• [Objective] Extract, verbatim, all lines starting at the one containing "in imported if" and ending with the final line of the listing, and no others.

··········

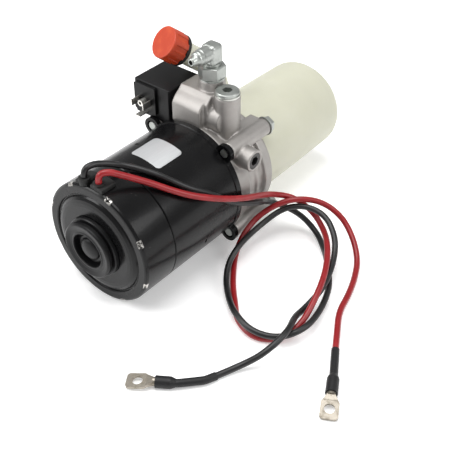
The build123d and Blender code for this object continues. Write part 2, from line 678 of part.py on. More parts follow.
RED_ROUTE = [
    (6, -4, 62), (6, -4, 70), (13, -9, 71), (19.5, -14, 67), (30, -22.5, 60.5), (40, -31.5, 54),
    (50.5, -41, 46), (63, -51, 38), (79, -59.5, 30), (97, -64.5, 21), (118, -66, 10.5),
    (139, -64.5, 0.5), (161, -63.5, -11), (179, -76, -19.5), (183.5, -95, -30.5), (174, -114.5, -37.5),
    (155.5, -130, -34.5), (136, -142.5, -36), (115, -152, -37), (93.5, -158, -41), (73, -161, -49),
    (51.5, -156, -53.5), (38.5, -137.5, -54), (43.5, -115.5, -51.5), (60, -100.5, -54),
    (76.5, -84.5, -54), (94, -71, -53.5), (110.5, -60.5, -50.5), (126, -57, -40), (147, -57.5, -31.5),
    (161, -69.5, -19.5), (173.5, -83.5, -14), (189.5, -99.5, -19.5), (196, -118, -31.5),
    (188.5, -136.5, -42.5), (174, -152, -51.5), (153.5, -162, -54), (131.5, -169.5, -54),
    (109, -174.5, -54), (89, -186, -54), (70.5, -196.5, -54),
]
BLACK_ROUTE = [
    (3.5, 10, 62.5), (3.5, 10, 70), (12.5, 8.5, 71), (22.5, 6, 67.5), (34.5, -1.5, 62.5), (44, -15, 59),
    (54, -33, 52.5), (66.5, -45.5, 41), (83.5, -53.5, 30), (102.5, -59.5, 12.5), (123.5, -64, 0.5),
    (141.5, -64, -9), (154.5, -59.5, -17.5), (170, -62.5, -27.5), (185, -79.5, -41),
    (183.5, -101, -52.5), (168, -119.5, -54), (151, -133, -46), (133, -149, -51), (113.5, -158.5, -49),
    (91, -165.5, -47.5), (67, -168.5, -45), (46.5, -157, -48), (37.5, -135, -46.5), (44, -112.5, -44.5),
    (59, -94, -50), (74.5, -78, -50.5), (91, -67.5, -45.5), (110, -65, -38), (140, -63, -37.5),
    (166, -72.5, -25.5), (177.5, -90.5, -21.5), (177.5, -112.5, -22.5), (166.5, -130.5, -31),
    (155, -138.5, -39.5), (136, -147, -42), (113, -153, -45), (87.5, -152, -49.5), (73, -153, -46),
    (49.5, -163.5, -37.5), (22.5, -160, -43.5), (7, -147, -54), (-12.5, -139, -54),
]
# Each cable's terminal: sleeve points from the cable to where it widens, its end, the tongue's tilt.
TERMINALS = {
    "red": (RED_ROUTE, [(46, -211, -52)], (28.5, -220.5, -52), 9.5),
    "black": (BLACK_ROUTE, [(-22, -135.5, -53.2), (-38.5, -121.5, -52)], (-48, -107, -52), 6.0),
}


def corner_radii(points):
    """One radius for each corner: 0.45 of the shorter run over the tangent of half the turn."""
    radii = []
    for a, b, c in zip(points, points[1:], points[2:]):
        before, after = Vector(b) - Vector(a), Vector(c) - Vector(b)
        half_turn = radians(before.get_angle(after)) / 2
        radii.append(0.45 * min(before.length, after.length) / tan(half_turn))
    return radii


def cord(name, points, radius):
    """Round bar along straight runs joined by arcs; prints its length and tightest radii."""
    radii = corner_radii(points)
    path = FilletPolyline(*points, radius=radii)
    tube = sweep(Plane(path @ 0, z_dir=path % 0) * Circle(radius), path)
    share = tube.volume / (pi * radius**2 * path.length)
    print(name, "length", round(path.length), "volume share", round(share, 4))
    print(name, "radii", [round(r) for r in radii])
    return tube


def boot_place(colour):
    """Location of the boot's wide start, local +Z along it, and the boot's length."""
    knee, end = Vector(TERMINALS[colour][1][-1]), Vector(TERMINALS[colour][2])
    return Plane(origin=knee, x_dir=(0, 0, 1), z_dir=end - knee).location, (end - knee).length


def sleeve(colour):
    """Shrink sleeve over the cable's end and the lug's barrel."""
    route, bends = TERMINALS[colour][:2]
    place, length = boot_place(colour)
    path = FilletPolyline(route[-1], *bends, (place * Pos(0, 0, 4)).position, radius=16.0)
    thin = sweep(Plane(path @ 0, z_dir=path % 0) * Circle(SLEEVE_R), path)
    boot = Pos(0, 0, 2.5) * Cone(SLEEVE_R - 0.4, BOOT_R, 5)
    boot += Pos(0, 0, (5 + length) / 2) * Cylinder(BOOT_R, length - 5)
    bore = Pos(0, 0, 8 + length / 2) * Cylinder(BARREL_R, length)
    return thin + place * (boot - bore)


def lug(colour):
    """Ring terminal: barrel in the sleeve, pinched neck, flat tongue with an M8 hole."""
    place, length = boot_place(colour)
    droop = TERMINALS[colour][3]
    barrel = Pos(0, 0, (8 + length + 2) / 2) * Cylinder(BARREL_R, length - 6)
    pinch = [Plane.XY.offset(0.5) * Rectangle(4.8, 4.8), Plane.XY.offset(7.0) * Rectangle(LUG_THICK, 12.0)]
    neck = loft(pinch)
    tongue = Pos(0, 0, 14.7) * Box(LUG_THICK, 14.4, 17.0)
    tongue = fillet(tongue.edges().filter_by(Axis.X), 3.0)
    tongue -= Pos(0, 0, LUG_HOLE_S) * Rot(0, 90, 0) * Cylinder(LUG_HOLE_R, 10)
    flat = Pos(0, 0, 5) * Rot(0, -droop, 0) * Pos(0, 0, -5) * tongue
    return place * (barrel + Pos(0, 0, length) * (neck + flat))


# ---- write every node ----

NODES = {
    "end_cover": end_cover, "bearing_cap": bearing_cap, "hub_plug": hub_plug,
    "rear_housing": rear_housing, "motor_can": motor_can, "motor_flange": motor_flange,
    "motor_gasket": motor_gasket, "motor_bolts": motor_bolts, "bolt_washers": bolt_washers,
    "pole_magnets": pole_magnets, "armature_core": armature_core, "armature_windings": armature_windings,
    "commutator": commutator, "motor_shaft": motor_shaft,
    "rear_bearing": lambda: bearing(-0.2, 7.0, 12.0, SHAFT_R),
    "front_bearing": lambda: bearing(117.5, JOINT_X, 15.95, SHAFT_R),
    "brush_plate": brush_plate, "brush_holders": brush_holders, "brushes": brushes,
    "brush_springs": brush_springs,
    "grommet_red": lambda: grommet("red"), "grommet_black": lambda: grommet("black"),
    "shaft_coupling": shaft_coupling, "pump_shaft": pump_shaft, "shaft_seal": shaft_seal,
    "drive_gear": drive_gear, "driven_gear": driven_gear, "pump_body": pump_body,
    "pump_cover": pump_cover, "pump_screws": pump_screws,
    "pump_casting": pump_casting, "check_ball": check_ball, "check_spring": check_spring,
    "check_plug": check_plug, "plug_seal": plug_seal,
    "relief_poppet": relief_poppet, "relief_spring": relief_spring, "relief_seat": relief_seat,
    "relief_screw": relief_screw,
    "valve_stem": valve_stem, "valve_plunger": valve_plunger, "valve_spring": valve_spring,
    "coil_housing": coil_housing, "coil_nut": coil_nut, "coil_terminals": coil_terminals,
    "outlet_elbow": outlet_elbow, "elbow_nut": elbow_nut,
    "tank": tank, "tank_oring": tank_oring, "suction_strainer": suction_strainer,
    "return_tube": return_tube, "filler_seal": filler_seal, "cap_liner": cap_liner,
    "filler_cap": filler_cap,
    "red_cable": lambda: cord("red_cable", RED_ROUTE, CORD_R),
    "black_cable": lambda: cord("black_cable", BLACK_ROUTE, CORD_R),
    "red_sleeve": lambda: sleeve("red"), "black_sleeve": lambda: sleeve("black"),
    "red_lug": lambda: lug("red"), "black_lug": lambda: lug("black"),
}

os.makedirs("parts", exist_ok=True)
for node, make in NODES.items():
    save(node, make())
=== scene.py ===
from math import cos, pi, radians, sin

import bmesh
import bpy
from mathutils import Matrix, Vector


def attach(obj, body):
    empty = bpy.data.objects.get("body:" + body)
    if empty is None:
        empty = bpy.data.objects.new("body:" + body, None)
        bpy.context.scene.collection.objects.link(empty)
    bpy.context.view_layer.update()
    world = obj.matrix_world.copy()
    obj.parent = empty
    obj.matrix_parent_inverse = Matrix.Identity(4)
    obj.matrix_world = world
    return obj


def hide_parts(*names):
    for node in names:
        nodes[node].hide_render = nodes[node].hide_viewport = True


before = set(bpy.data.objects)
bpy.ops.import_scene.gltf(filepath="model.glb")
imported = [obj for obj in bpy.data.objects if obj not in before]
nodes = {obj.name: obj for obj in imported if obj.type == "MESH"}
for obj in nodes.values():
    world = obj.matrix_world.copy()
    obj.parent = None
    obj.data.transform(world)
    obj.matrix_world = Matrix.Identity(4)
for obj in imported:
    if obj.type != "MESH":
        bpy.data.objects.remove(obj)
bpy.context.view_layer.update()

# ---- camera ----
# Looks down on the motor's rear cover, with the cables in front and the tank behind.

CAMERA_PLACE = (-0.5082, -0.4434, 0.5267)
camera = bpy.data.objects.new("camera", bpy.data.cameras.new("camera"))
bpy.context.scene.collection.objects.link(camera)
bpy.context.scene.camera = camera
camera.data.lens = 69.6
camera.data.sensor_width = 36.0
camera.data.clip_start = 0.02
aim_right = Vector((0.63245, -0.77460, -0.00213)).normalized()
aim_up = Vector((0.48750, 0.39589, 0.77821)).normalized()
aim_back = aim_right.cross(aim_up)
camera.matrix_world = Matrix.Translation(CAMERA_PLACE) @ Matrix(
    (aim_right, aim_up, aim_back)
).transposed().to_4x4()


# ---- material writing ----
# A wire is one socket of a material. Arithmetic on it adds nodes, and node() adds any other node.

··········

• [Expected answer]
nodes = {obj.name: obj for obj in imported if obj.type == "MESH"}
for obj in nodes.values():
    world = obj.matrix_world.copy()
    obj.parent = None
    obj.data.transform(world)
    obj.matrix_world = Matrix.Identity(4)
for obj in imported:
    if obj.type != "MESH":
        bpy.data.objects.remove(obj)
bpy.context.view_layer.update()

# ---- camera ----
# Looks down on the motor's rear cover, with the cables in front and the tank behind.

CAMERA_PLACE = (-0.5082, -0.4434, 0.5267)
camera = bpy.data.objects.new("camera", bpy.data.cameras.new("camera"))
bpy.context.scene.collection.objects.link(camera)
bpy.context.scene.camera = camera
camera.data.lens = 69.6
camera.data.sensor_width = 36.0
camera.data.clip_start = 0.02
aim_right = Vector((0.63245, -0.77460, -0.00213)).normalized()
aim_up = Vector((0.48750, 0.39589, 0.77821)).normalized()
aim_back = aim_right.cross(aim_up)
camera.matrix_world = Matrix.Translation(CAMERA_PLACE) @ Matrix(
    (aim_right, aim_up, aim_back)
).transposed().to_4x4()


# ---- material writing ----
# A wire is one socket of a material. Arithmetic on it adds nodes, and node() adds any other node.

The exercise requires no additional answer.